The Arrhenius model of global warming constitutes a very large composite system.3 It assumes that a layer of gases in the atmosphere (A) absorbs infrared radiation from the Earth's surface and re-emits it, with equal amounts going off into space or back to the Earth's surface; 240 W/m2 of the solar energy reaching the Earth's surface is reflected back as infrared radiation (S). The “emissivity value” (λ) of the ground (G) is set equal to that of A. λ characterizes the fraction of radiation that is not absorbed. For example, (1–λ) would be the fraction of IR radiation that is absorbed by the ground, and the surface energy would be S = Aλ + G(1–λ). A similar balance for the atmosphere gives, λG = 2λA. This balance indicates that radiation received from G is balanced by that radiated from A. The factor of 2 on the right-hand side appears because radiation can be toward the ground or toward space.
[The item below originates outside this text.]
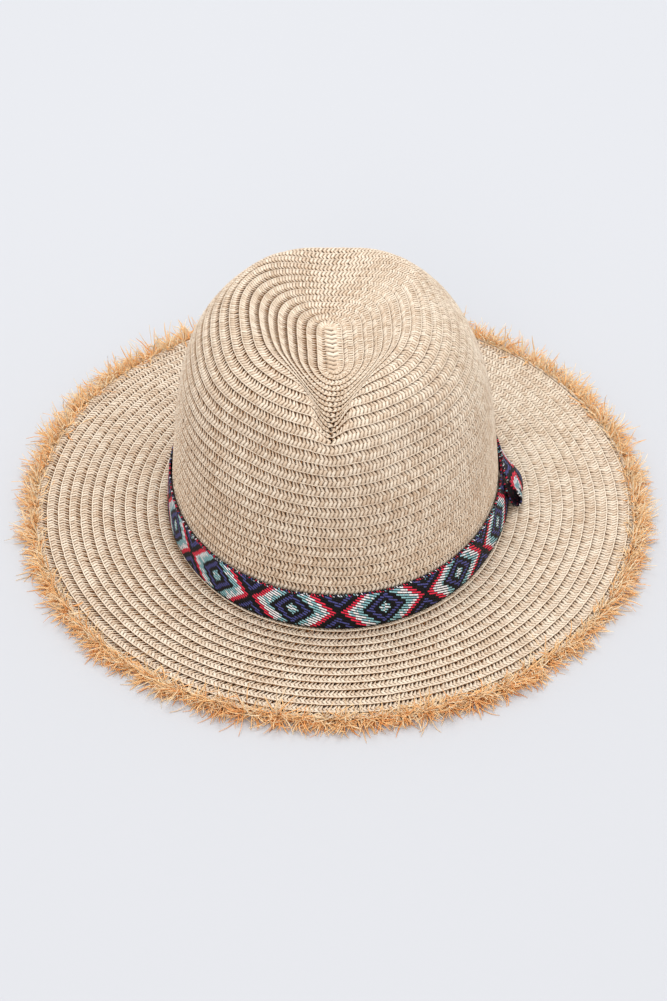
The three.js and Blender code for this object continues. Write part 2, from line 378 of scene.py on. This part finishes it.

The equations for radiation are given by the relations: G = σT_G4 and A = σT_A⁴ where σ = Stefan-Boltzmann constant 5.6704 x 10^-8 (W/m²-K⁴).

(a) Noting that the average T_G is 300 K, solve for λ.

(b) Solve for T_G when λ = 0. This corresponds to zero global warming.

(c) Solve for T_G when λ = 1. This corresponds to perfect global warming.

(d) List at least three oversimplifications in the assumptions of this model. Discuss whether these lead to underestimating or overestimating T_G.